We Charge Genocide | wechargegenocide.org | @ChiCopWatch #ChiCopWatch

MEDIA ALERT

FOR IMMEDIATE RELEASE

Contact: wechargegenocide@gmail.com

We Charge Genocide To Present Report on Chicago Police to the United Nations Committee Against Torture in Geneva

Chicago 9/15 — This November, a new Chicago group, We Charge Genocide, will send six organizers to present a report to the United Nations Committee Against Torture at their 53rd Session in Geneva, Switzerland, during which the U.S. will be under review.

We Charge Genocide is a grassroots, inter-generational effort to center the voices and experiences of young people of color in marginalized communities most targeted by police violence in Chicago. The group debuted with a Youth Hearing on Police Violence in early August. Data and stories gathered at this hearing, and via the group’s online police encounter submission system, have been compiled into a shadow report which will be submitted to the UN in mid-September.

“The youth testimonies and CPD data analyzed in our report to the UN reveals a pattern of cruel, inhuman, and degrading treatment of young people of color by the CPD. This abuse occurs at extraordinary rates, disproportionately against youth of color, and with impunity. Unfortunately, the CPD refuses to acknowledge or respond to this pervasive violence, and thus we are appealing to the UN for support.” says Page May, a We Charge Genocide organizer.

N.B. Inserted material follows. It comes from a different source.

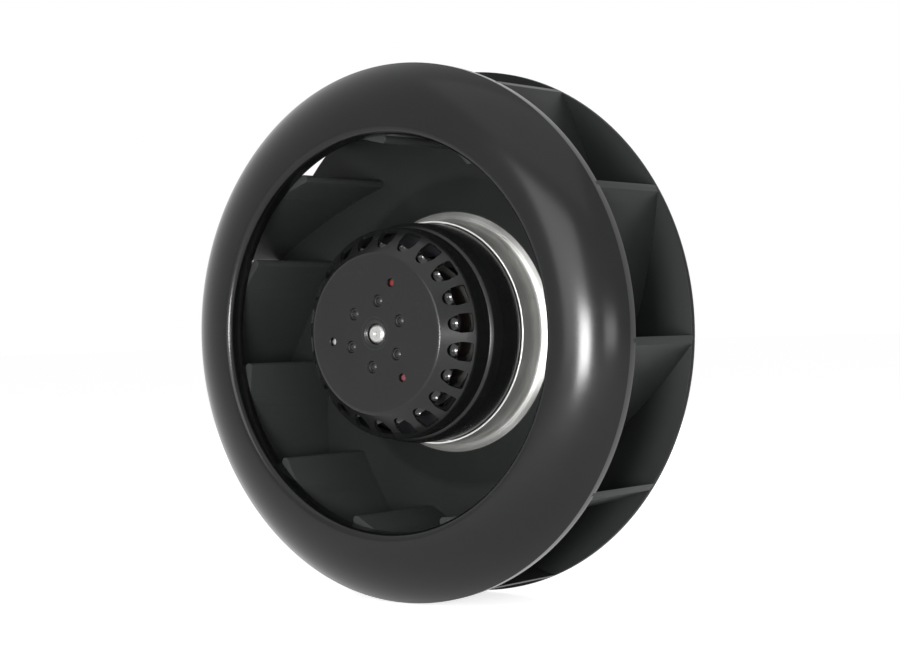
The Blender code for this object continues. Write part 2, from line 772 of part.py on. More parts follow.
# Stator laminations: one closed sheet of teeth, extruded to the stack's length
def stator_mesh():
    bm = bmesh.new()
    pitch = 360 / TEETH
    tip_r = STATOR_R - TOOTH_TIP
    mouth = math.degrees(SLOT_MOUTH / 2 / STATOR_R)
    tip_half = math.degrees(math.asin(TOOTH_WIDTH / 2 / tip_r))
    root_half = math.degrees(math.asin(TOOTH_WIDTH / 2 / SLOT_BOTTOM_R))

    def spot(radius, degrees):
        return bm.verts.new(place(radius, degrees, STACK_BACK))

    sheet = []
    for k in range(TEETH):
        middle = pitch * k
        ends = [
            spot(stator_bore_r, middle - pitch / 2),
            spot(stator_bore_r, middle),
            spot(stator_bore_r, middle + pitch / 2),
            spot(SLOT_BOTTOM_R, middle + pitch / 2),
            spot(SLOT_BOTTOM_R, middle + root_half),
            spot(tip_r, middle + tip_half),
            spot(STATOR_R, middle + pitch / 2 - mouth),
            spot(STATOR_R, middle),
            spot(STATOR_R, middle - pitch / 2 + mouth),
            spot(tip_r, middle - tip_half),
            spot(SLOT_BOTTOM_R, middle - root_half),
            spot(SLOT_BOTTOM_R, middle - pitch / 2),
        ]
        sheet.append(bm.faces.new(ends))
    bmesh.ops.remove_doubles(bm, verts=bm.verts, dist=1e-6)
    raised = bmesh.ops.extrude_face_region(bm, geom=bm.faces[:], use_keep_orig=True)
    moved = [item for item in raised["geom"] if isinstance(item, bmesh.types.BMVert)]
    bmesh.ops.translate(bm, verts=moved, vec=(0, -STACK_LENGTH, 0))
    return mesh_from(bm, "stator_core")


add("stator_core", stator_mesh(), lamination, stator)


# Rotor laminations with the end rings of the cast cage
def rotor_core_outline():
    outer_r = bell_bore_r - SEAT
    ring_low_r = rotor_core_bore_r + END_RING_INSET
    ring_high_r = outer_r - END_RING_INSET
    return [
        (rotor_core_bore_r, STACK_BACK),
        (ring_low_r, STACK_BACK),
        (ring_low_r, STACK_BACK - END_RING_HEIGHT),
        (ring_high_r, STACK_BACK - END_RING_HEIGHT),
        (ring_high_r, STACK_BACK),
        (outer_r, STACK_BACK),
        (outer_r, stack_front),
        (ring_high_r, stack_front),
        (ring_high_r, stack_front + END_RING_HEIGHT),
        (ring_low_r, stack_front + END_RING_HEIGHT),
        (ring_low_r, stack_front),
        (rotor_core_bore_r, stack_front),
    ]


add("rotor_core", turned_mesh("rotor_core", rotor_core_outline(), MOTOR_SEGMENTS), lamination, impeller)


# Winding insulation: an end disc with a collar that keeps the coils off the tube
def insulator_outline(face, way, collar_r, length):
    """face is the side against the laminations, and way is +1 for the front end, -1 for the rear."""
    outside = face + way * INSULATOR_THICK
    end = outside + way * length
    return [
        (stator_bore_r, face),
        (INSULATOR_R, face),
        (INSULATOR_R, outside),
        (collar_r + INSULATOR_THICK, outside),
        (collar_r + INSULATOR_THICK, end),
        (collar_r, end),
        (collar_r, outside),
        (stator_bore_r, outside),
    ]


def winding_outline(low, high):
    low_r = FOOT_R + 2 * SEAT + INSULATOR_THICK
    cut = WINDING_ROUND
    return [
        (low_r + cut, low), (WINDING_R - cut, low), (WINDING_R, low + cut), (WINDING_R, high - cut),
        (WINDING_R - cut, high), (low_r + cut, high), (low_r, high - cut), (low_r, low + cut),
    ]


collar_r = FOOT_R + SEAT
front_face = stack_front + SEAT
rear_face = STACK_BACK - SEAT
front_insulator = insulator_outline(front_face, 1, collar_r, INSULATOR_COLLAR)
rear_insulator = insulator_outline(rear_face, -1, collar_r, INSULATOR_COLLAR)
front_coils = winding_outline(front_face + INSULATOR_THICK + SEAT, WINDING_FRONT)
rear_coils = winding_outline(WINDING_REAR, rear_face - INSULATOR_THICK - SEAT)
for name, outline, look in (
    ("front_insulator", front_insulator, insulation),
    ("rear_insulator", rear_insulator, insulation),
    ("front_winding", front_coils, copper),
    ("rear_winding", rear_coils, copper),
):
    add(name, turned_mesh(name, outline, MOTOR_SEGMENTS), look, stator)


# Thermal cut-out tied on the front coils
def cutout_mesh():
    bm = bmesh.new()
    bmesh.ops.create_cube(bm, size=1, matrix=Matrix.Diagonal((*CUTOUT_SIZE, 1)))
    middle_r = (FOOT_R + WINDING_R) / 2
    depth = WINDING_FRONT + SEAT + CUTOUT_SIZE[1] / 2
    bmesh.ops.translate(bm, verts=bm.verts, vec=place(middle_r, CUTOUT_ANGLE, depth))
    return mesh_from(bm, "thermal_cutout")


add("thermal_cutout", cutout_mesh(), insulation, stator)
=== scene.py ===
from math import acos, atan2, cos, degrees, radians, sin, sqrt

import bpy
from mathutils import Matrix, Vector


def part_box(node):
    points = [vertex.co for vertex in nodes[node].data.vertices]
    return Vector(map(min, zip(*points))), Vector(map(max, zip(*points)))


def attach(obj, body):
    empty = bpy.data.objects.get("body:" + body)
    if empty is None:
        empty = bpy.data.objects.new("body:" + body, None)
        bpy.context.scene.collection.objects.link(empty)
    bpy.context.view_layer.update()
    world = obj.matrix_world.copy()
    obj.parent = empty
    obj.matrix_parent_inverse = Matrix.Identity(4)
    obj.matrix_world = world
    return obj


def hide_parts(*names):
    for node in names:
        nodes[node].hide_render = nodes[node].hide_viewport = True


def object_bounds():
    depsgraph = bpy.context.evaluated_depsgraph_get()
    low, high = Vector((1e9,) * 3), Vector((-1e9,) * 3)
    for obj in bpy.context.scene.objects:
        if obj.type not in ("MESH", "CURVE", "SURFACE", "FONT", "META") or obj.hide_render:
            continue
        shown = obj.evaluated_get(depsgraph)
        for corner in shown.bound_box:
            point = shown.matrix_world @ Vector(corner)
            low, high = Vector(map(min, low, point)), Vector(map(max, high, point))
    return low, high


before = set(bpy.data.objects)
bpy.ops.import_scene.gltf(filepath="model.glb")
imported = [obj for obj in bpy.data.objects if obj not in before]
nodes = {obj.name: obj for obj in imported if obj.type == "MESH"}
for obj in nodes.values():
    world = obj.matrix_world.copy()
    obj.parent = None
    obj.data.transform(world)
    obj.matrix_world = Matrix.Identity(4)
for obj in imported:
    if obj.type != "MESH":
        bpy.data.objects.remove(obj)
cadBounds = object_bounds()
mm = 0.001
mergeGap = 0.01 * mm

# The fan's axis is Y, and the inlet looks along -Y. "Depth" is the distance forward of the
# mounting face, and an outline is a list of (radius, depth) that is turned about the axis. A value
# named ...Round lists the points that round a corner, in millimetres out from it and forward of it.
wheel = {"radius": 112.45 * mm, "plateBack": 6.5 * mm, "plateFront": 9.0 * mm, "steps": 220}


# Small tools
def deselect():
    if bpy.context.object and bpy.context.object.mode != "OBJECT":
        bpy.ops.object.mode_set(mode="OBJECT")
    bpy.ops.object.select_all(action="DESELECT")


def only(piece):
    deselect()
    piece.select_set(True)
    bpy.context.view_layer.objects.active = piece


def onCircle(centre, radius, angle):
    angle = radians(angle)
    return (centre[0] + radius * cos(angle), centre[1] + radius * sin(angle))


def arc(centre, radius, start, end, steps):
    return [onCircle(centre, radius, start + (end - start) * i / steps) for i in range(steps + 1)]


def pointsBy(spot, offsets):
    # offsets: millimetres out from the spot and forward of it
    return [(spot[0] + out * mm, spot[1] + forward * mm) for out, forward in offsets]


def evenly(start, count):
    # angles round the axis
    return [start + 360 / count * k for k in range(count)]


def freeze(piece):
    only(piece)
    bpy.ops.object.transform_apply(location=True, rotation=True, scale=True)


def modify(piece, kind, **values):
    only(piece)
    step = piece.modifiers.new("step", kind)
    for label, value in values.items():
        setattr(step, label, value)
    bpy.ops.object.modifier_apply(modifier=step.name)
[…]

“The UN has already condemned the U.S. as being a hotbed of police violence in past reviews. We Charge Genocide will present a report to the UN Committee Against Torture stating that police in Chicago aren’t just harassing and brutalizing youth of color — their actions legitimately qualify as torture,” says Monica Trinidad, a We Charge Genocide organizer. “By verbalizing and presenting the bold testimonies and horrific experiences young people face at the hands of the Chicago Police Department, we hope to persuade the UN to classify Chicago police violence as torture and to take actions to help end this brutal and destructive treatment.”

The group of young organizers are in the process of submitting their shadow report to the UN for review, and will be testifying in front of the UN in mid-November. In order to do so, they will need to raise $15,000 for travel expenses. The group is kicking off their fund raising campaign today with a YouTube video: https://www.youtube.com/watch?v=KuZrSzc9KvQ and an 8PM CDT info sharing session on Twitter (include link to pastebin).

We Charge Genocide is volunteer-run by Chicago residents concerned that the epidemic of police violence continues uninterrupted in Chicago. The name We Charge Genocide comes from a petition filed to the United Nations in 1951, which documented 153 racial killings and other human rights abuses, mostly by the police. While there is a long tradition of collecting testimonies of human rights violations and taking those to the UN, there has never been a specifically youth-driven effort.

In addition, We Charge Genocide hopes to equip individuals across Chicago with information, resources, and tools to more proactively hold police accountable. We Charge Genocide respects and seeks to lift up the existing efforts to hold the Chicago Police Department accountable, to reform the CPD, and in some cases to seek viable alternatives to policing.